16 de septiembre de 2009

Manifiesto del surrealismo jurídico: trigésimo segunda entrega

En la producción del sentido del mundo, el hombre precisa construir ficciones que sirvan como una pesadilla para el olvido, para la pérdida de la memoria histórica.
La mejor manera de aplastar los procesos de afirmación de autonomía es reconocerlos oficialmente, otorgándoles legitimidad institucional, brindándoles subvenciones y un estatuto normativo que los proteja. Nunca se debe reivindicar un ministerio de protección a la marginalidad, ni un ministerio para la defensa ecológica. Los dieputados verdes son antiecológicos. Las prácticas de autonomía nunca son resueltas por los profesionales de la política. No se hace, por ejemplo, ecología en una urna, votando por el partido verde. De esta forma estaremos corriendo el riesgo de concretizar la pesadilla de nuestro devenir animal. Estamos obligados a inventar una nueva pragmática, a crear dispositivos que consigan el orden totalitario que hace la gestión de nuestras sociedades. En la instancia del despertar, junto con la interpretación de la pesadilla, estamos obligados a crear lo nuevo sin imitar lo viejo. Lo nuevo no se aprende. Se inventa operativamente en una experiencia transformadora, sin subvenciones, paternalismos jurídicos y políticos, ni irracionalismos ilustrados.
En lo que respecta al totalitarismo y la democracia, no hay duda de que ayudaremos a su comprensión efectuando un dislocamiento semiológico.
Dejando de atribuirles una significación valiosa por si mismo y mostrándolas como sentidos de una forma de sociedad. Se puede observar que estoy hablando del totalitarismo y la democracia como en el mismo sentido, quiere decir, como el significado de una práctica social. Se trata de una significación procesal que indica un territorio de confrontamientos que va instituyendo los modos en que los hombres pueden tratar lo real por lo simbólico. La democracia participa, contra el totalitarismo, en la lucha por definir la realidad y quien la instituye. En esa dirección, solo se puede vislumbrar las posibilidades de una constitución democrática de la realidad cuando ella proviene (de forma solidaria y colectiva) de la propia sociedad, como una forma de resistencia a la imposición institucional de una versión totalitaria de lo real. Para eso, es preciso volver a pensar lo que fue decretado como impensable.

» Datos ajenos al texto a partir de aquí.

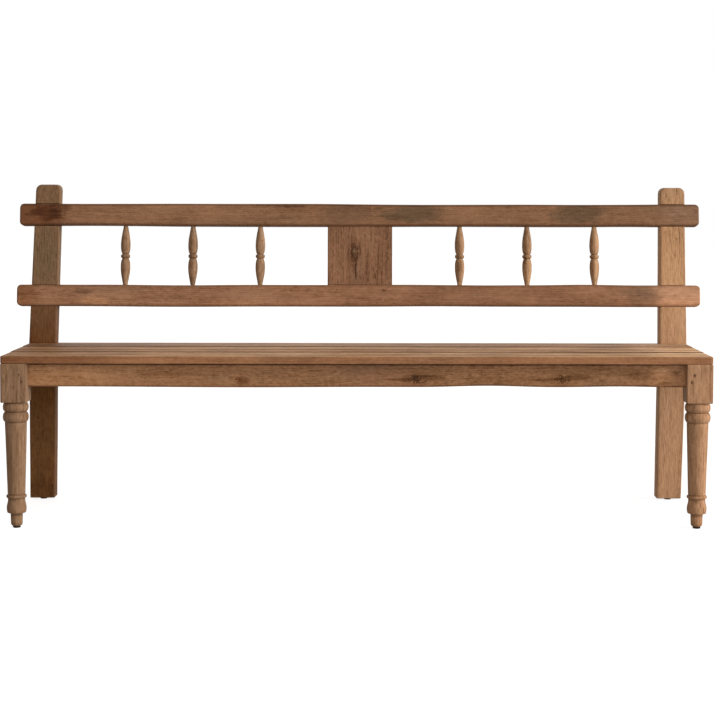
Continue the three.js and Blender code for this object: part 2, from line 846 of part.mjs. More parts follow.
battenXs.forEach((x, index) => {
  const batten = box(
    [x - battenWidth / 2, x + battenWidth / 2],
    [apronBackY - battenHousing + fitGap, rearApronFrontY + battenHousing - fitGap],
    [battenBottom, frameTop],
  );
  const cut = boardScrewYs.map((y) => screw(boardScrewLength, fitGap).translate(x, y, battenBottom));
  place(bench, `seat_batten_${battenNames[index]}`, worked(batten, { cut }), hiddenWood);
  boardScrewYs.forEach((y, i) => {
    const name = `${seatBoards[i + 1].name}_screw_${battenNames[index]}`;
    place(bench, name, screw(boardScrewLength), steel, [x, y, battenBottom]);
  });
  place(bench, `front_board_dowel_${battenNames[index]}`, dowel(), hiddenWood, dowelSpots[index]);
});

export default bench;
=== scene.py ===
# The deacons bench in reclaimed hardwood: worn timbers, turned legs and spindles, and their wood, built
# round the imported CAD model. Metres. X runs along the bench, Y to its back and Z up, as in the CAD.

from math import copysign, cos, pi, radians, sin, sqrt, tan, tau

import bmesh
import bpy
from mathutils import Matrix, Vector, kdtree, noise


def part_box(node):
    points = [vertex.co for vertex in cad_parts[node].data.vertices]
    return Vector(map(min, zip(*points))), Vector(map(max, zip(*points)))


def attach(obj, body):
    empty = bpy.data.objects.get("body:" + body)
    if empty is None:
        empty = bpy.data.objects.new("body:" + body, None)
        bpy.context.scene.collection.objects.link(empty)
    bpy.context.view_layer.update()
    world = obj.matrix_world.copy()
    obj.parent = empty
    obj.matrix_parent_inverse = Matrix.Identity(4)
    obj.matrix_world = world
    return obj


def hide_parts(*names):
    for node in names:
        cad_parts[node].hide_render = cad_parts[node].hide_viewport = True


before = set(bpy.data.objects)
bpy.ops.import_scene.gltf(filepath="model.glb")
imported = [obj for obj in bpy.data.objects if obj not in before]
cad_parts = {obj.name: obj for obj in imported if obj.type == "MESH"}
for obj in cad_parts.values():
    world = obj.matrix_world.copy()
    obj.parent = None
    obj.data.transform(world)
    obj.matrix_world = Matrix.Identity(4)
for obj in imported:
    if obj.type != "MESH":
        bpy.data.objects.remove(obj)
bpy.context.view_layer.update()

MM = 0.001
BODY = "root"


def mm(*lengths):
    """Lengths in millimetres, turned into metres."""
    return tuple(length * MM for length in lengths)


# Places and sizes that the CAD sets
SEAT_MIDDLE = -1.75 * MM
SEAT_END = 0.917  # from the seat's middle
PANEL_MIDDLE = 3.75 * MM
KNEE_Y = 0.13775
KNEE_Z = 0.45
RAKE = radians(8)
POST_DEPTH = 48.5 * MM
POST_WIDTHS = mm(70, 75.5, 68.5)  # at the foot, the knee and the top
POST_FOOT_Z = 5 * MM
POST_TOP_Z = 0.892
POST_CORNER = 16 * MM
RIGHT_POST_DROP = 7 * MM
LEFT_POST_LEAN = radians(1.6)
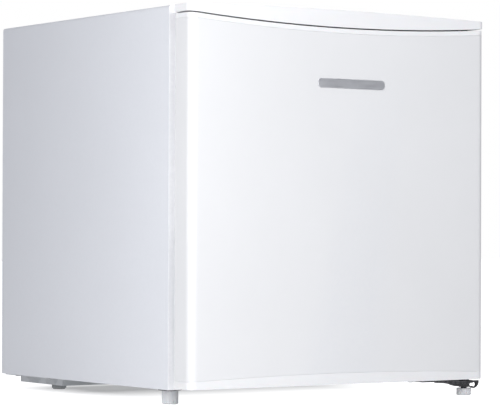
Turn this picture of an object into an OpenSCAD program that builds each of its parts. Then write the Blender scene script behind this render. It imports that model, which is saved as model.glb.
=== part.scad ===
// Table-top mini fridge: insulated cabinet, one door on the right-hand hinge, ice box, shelf,
// door racks, thermostat and a hermetic compressor with its rear condenser.
// Millimetres, +Z up, -Y towards the user. The origin is on the floor under the middle.

/* [Cabinet] */
// Width of the cabinet
cabinet_w = 470; // [430:1:570]
// Height of the side panels, without the feet
cabinet_h = 480; // [460:1:600]
// Depth of the side panels, front edge to rear edge
cabinet_d = 432; // [400:1:530]
// Thickness of the painted steel sheet
sheet_t = 0.8; // [0.6:0.1:1.2]
// Bend radius of the two long top edges
top_bend_r = 4; // [2:0.5:8]
// Width of the steel flange that the gasket seals on
flange_w = 20; // [14:1:24]
// Insulated side wall, outer face to inner face
side_wall = 36; // [30:1:44]
// Insulated top wall
top_wall = 44; // [36:1:52]
// Insulated floor
floor_wall = 34; // [28:1:42]
// Insulated rear wall
rear_wall = 38; // [30:1:46]
// Recess behind the back panel that shelters the condenser
rear_recess = 26; // [22:1:34]
// Thickness of the vacuum-formed liners
liner_t = 1.6; // [1.2:0.1:2.2]
// Corner radius inside the food compartment
liner_r = 14; // [8:1:20]

/* [Compressor bay] */
// Depth of the compressor bay, open at the back
bay_d = 135; // [128:1:150]
// Height of the compressor bay above the cabinet's underside
bay_h = 168; // [160:1:185]
// Foam between the bay and the food compartment
bay_wall = 32; // [26:1:38]
// Radius of the compressor's shell
compressor_r = 56; // [50:1:58]
// Height of the compressor's shell
compressor_h = 146; // [120:1:148]

/* [Door] */
// Thickness of the door
door_t = 36; // [32:1:44]
// Gap between door and cabinet that the gasket fills
seal_gap = 13; // [11:0.5:16]
// How much narrower the door is than the fascia, each side
door_inset = 1; // [0.5:0.5:3]
// Radius of the door's upright front edges
door_edge_r = 11; // [8:1:13]
// Height of the door's bottom edge above the cabinet's underside
door_lift = 2.5; // [2.3:0.1:4]
// Running gap between the door's top and the fascia
fascia_gap = 1.8; // [1.5:0.1:5]
// Width of the gasket's sealing face
gasket_w = 17; // [15:0.5:18]
// How far the door liner's raised frame reaches into the cabinet
plug_depth = 22; // [18:1:26]
// Wall of the moulded door caps and the fascia
cap_wall = 2.5; // [2:0.1:3.5]

/* [Fascia] */
// Height of the fascia at the middle of its curved lower edge, below the cabinet top
fascia_drop = 19.5; // [18:0.5:26]
// Rise of the lower edge from the middle to the ends, as a share of the width
fascia_sag_share = 0.0206; // [0.009:0.0001:0.022]
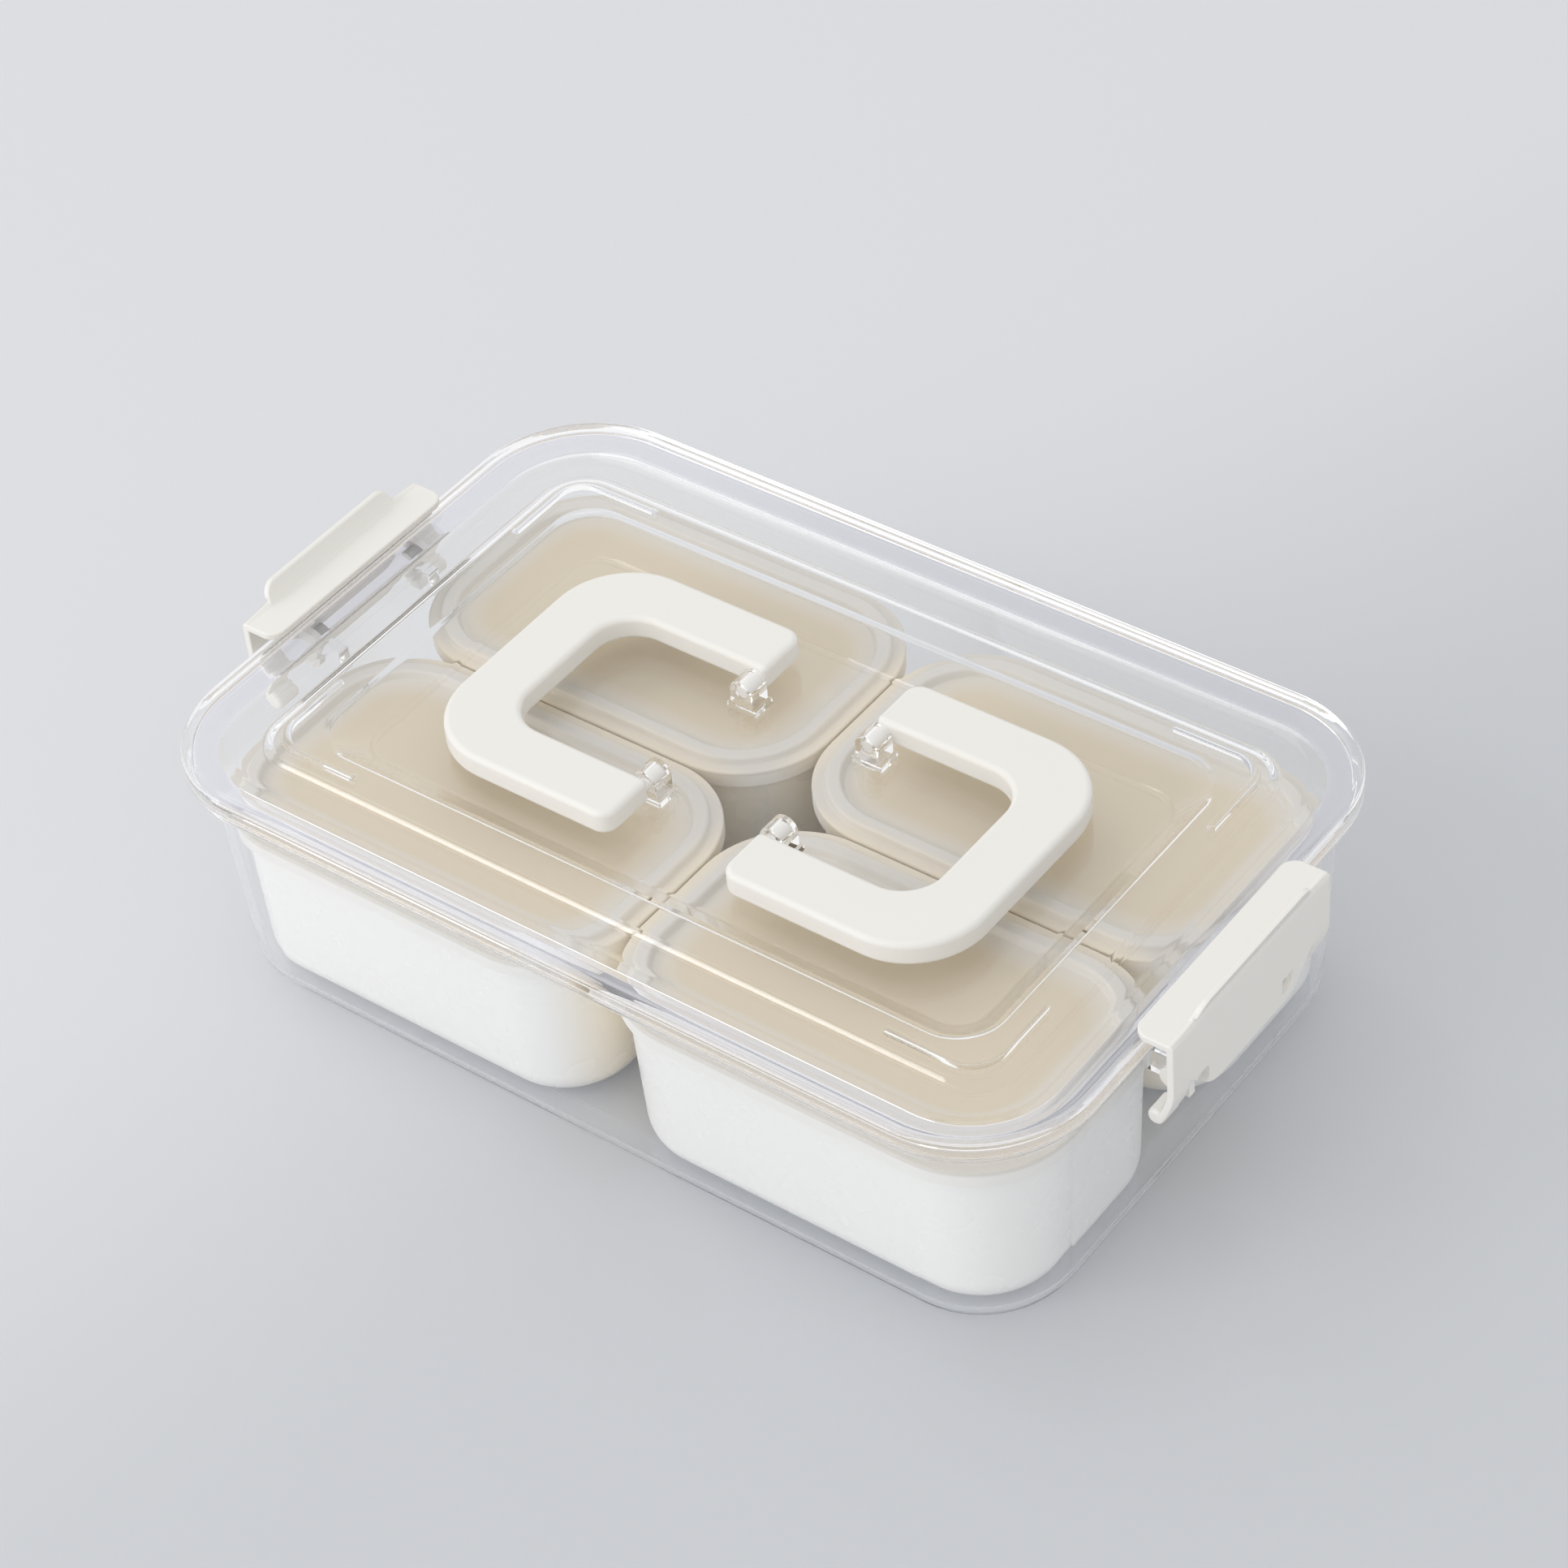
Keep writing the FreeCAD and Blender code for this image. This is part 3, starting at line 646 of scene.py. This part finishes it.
bm = bmesh.new()
low = (PIVOT_X - LUG_DOME, LUG_FROM, RECESS_Z - LUG_SUNK)
body = block(bm, low, (PIVOT_X + LUG_DOME, LUG_TO, PIVOT_Z + LUG_DOME))
crown = [e for e in edges_of(body) if all(v.co.z > PIVOT_Z for v in e.verts)]
crown = [e for e in crown if abs(e.verts[0].co.x - e.verts[1].co.x) < 0.001]
bmesh.ops.bevel(
    bm, geom=crown, offset=LUG_DOME * NEARLY_ALL, affect="EDGES", segments=12, profile=0.5, material=-1
)
ends = [e for e in bm.edges if abs(e.verts[0].co.y - e.verts[1].co.y) < 0.001]
ends = [e for e in ends if max(v.co.z for v in e.verts) > RECESS_Z]
bmesh.ops.bevel(bm, geom=ends, offset=0.5, affect="EDGES", segments=3, profile=0.5, material=-1)
mirrored(bm, x=True, y=True)
lugs = piece_from(bm, "lugs")
bm = bmesh.new()
low = (PIVOT_X - LUG_FOOT_X, LUG_FROM - LUG_FOOT_LEDGE, RECESS_Z - 0.4)
high = (PIVOT_X + LUG_FOOT_X, LUG_TO + LUG_FOOT_LEDGE, RECESS_Z + LUG_FOOT_HEIGHT)
foot = block(bm, low, high)
soften(bm, edges_of(foot), 0.45, 3)
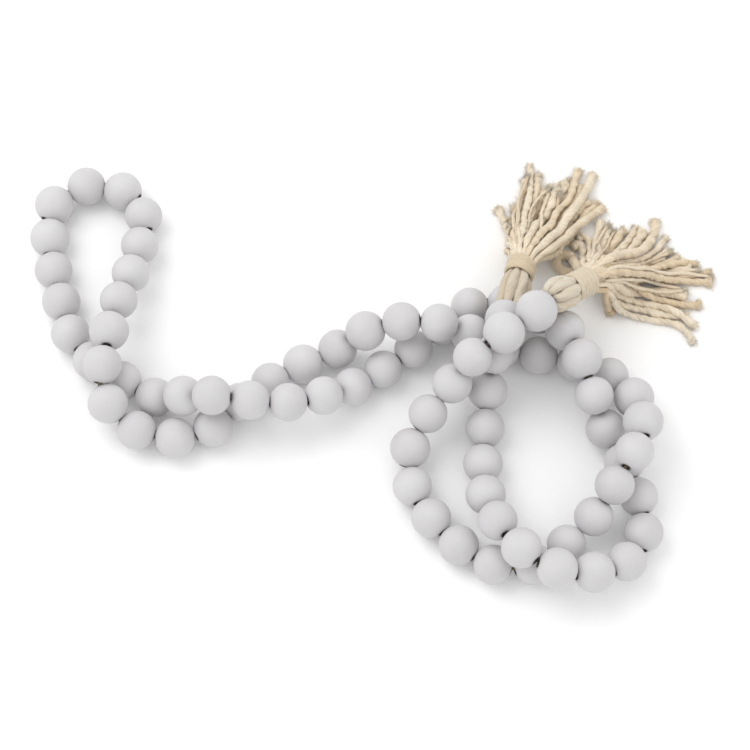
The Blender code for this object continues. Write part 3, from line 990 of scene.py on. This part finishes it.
def settle(routes):
    """Move all the strands' points until they lie on each other and on the table."""
    points = np.array([p for route in routes for p in route["line"]])
    radii = np.array([r for route in routes for r in route["radii"]])
    owner = np.array([i for i, route in enumerate(routes) for _ in route["line"]])
    order = np.array([i for route in routes for i in range(len(route["line"]))])
    held = order < HELD_POINTS
    free = ~held
    near = (owner[:, None] == owner[None]) & (abs(order[:, None] - order[None]) < STEPS_APART)
    near |= held[:, None] & held[None]
    wanted_gap = radii[:, None] + radii[None]
    weight = radii**2
    give = weight[None] / (weight[:, None] + weight[None])
    inner = np.zeros(len(points), bool)
    inner[1:-1] = (owner[1:-1] == owner[:-2]) & (owner[1:-1] == owner[2:])
    inside = np.nonzero(inner)[0]
    steps = np.nonzero(owner[1:] == owner[:-1])[0]

    def bends(line):
        return (line[inside] - (line[inside - 1] + line[inside + 1]) / 2) * free[inside][:, None]

    drawn = points.copy()
    drawn_bends = bends(drawn)
    step_length = np.linalg.norm(drawn[steps + 1] - drawn[steps], axis=1)
    blocks, block_radii = list(centres), list(bead_radii)
    for tassel in tassels:
        for along in np.arange(HEAD_BALLS_FROM, tassel.flare_start, HEAD_BALL_STEP):
            blocks.append(np.array(tassel.place(along, 0, 0)))
            block_radii.append(HEAD_BALL_RADIUS)
    blocks, block_radii = np.array(blocks), np.array(block_radii)
    loose = free & (order > POINTS_NEAR_BLOCKS)
    for _ in range(SETTLE_ROUNDS):
        points[free, 2] -= SINK
        points[free, :2] += (drawn[free, :2] - points[free, :2]) * PLAN_PULL
        offset, gap = between(points, points)
        push = np.clip(wanted_gap - gap, 0, None) * ~near
        move = (offset * (give * push / gap)[:, :, None]).sum(axis=1)
        hits = np.maximum(1, (push > 0).sum(axis=1))
        points[free] += (move / np.sqrt(hits)[:, None])[free]
        offset, gap = between(points, blocks)
        push = np.clip(radii[:, None] + block_radii[None] - gap, 0, None) * loose[:, None]
        points += (offset * (push / gap)[:, :, None]).sum(axis=1) * BLOCK_PUSH
        points[inside] -= (bends(points) - drawn_bends) * BEND_PULL
        for parity in (0, 1):
            chosen = steps[order[steps] % 2 == parity]
            lengths = step_length[order[steps] % 2 == parity]
            along = points[chosen + 1] - points[chosen]
            reach = np.linalg.norm(along, axis=1) + NEVER_ZERO
            fix = along * ((reach - lengths) / reach)[:, None] / 2
            points[chosen] += fix * free[chosen][:, None]
            points[chosen + 1] -= fix * free[chosen + 1][:, None]
        points[:, 2] = np.maximum(points[:, 2], radii)
    worst = push.max()
    for _ in range(SMOOTH_ROUNDS):
        points[inside] -= bends(points - drawn) / 2
    points[:, 2] = np.maximum(points[:, 2], radii)
    overlap = np.where(near, 0, wanted_gap - between(points, points)[1])
    print("strands overlap by at most", round(overlap.max() / MM, 2), "mm")
    print("and the blocks by", round(worst / MM, 2), "mm")
    for i, route in enumerate(routes):
        route["line"] = [Vector(p) for p in points[owner == i]]


settle(routes)

# %% [markdown]
# ## Making the strands
#
# The settled lines become cords. Their tips are cut square and swell a little where the twist
# comes undone, so each cord widens over its last millimetres and then closes in a blunt end.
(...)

Frente a los mecanismos psíquicos que es preciso hacer interiorizar por los sujetos para alcanzar el objetivo de una sociedad, totalmente conformada al modelo de un orden, irreversiblemente, totalitario, la democracia tiene que ser valorada como una práctica, permanentemente, instituyente del espacio político. Un espacio donde el poder se legitima por estar vinculado a la permanencia de los conflictos. El totalitarismo se instala como el orden simbólico de la institución social negando el conflicto y la naturaleza indeterminada de lo social.
En el interior de la cultura pos moderna, la democracia precisa ser vista en función de las luchas que deben ser emprendidas contra todos los síntomas y efectos de una formación social totalitaria. Ella es la contracara de la dominación totalitaria, como el “otro” del totalitarismo, como la trasgresión incesante de la historia de la cristalización del poder totalitario: democracia como el conjunto de procesos de reversión del totalitarismo.